Johann S. wurde schließlich vom Landesgericht Graz zu einer Haftstrafe von 15 Monaten bedingt (und einer Geldstrafe) verurteilt, nachdem ihn die Geschworenen in vier von sechs Fragen schuldig gesprochen hatten. Die Zweitangeklagte wurde freigesprochen, wobei sie in zwei von vier Fragen nur haarscharf (4 ja, 4 nein) am Schuldspruch vorbeischrammte.
War das alles?
Der Erstangeklagte hat gegen das Urteil Rechtsmittel eingelegt. Die Redaktion VON UNTEN — Das Nachrichtenmagazin auf Radio Helsinki“ hat nachgefragt: Die vom Angeklagten geforderte Nichtigkeit des Schuldspruchs wurde vom OGH verworfen, während der Herabsetzung des Strafmaßes auf die Mindeststrafe bei Wiederbetätigung nach § 3g Verbotsgesetz entsprochen wurde: Seine bedingte Haftstrafe wurde auf zwölf Monate reduziert. Erst bei einem Strafausmaß von mehr als zwölf Monaten hätte Johann S. automatisch seinen Job als Beamter und Polizist verloren. Ob es in seiner Causa irgendwelche Konsequenzen durch ein Disziplinargericht gegeben hat, ist uns nicht bekannt.
Sonst noch was?
Gegen die Hauptbelastungszeugin wurde ein Disziplinarverfahren eingeleitet. Sie hat nämlich ihr Gespräch mit dem Dienststellenleiter, in dem sie sich über den Erstangeklagten beschwert hatte, aufgezeichnet und dadurch nach Auffassung des Bundesverwaltungsgerichts, das ihre Beschwerde gegen die Einleitung dieses Verfahrens abwies, ein Verhalten gesetzt, das „in höchstem Maße geeignet“ sei, „ein Klima des Misstrauens zu erzeugen, welches sich negativ auf den Betriebsfrieden der Dienststelle auswirken kann“ (Entscheidung des BvWG).
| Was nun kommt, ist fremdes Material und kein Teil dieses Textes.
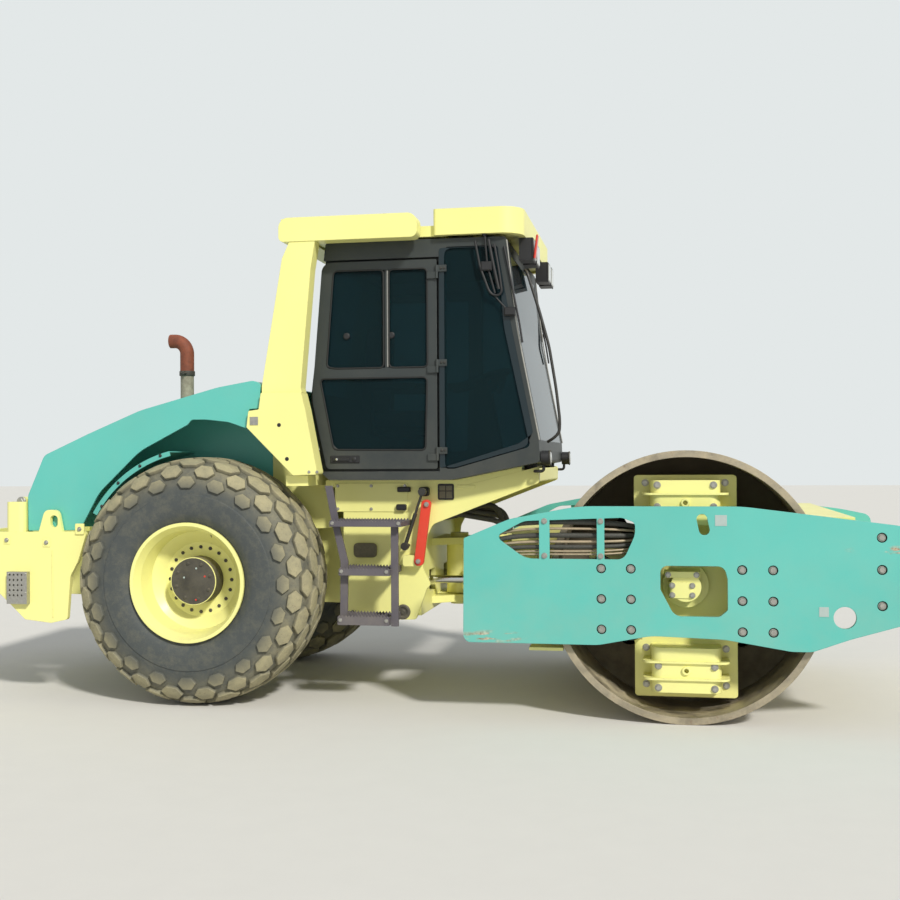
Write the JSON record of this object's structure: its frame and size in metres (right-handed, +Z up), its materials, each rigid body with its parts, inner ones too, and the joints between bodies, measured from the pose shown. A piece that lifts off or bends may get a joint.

Merke: Nicht das, was nach den diversen Aussagen an dieser Dienststelle üblich war, das Versenden von NS-Videos, wüste braune Sprüche, völlig widersprüchliche Aussagen vor Gericht, wirken sich störend auf den Betriebsfrieden einer Polizeiinspektion aus, sondern ein heimlich aufgezeichnetes Gespräch!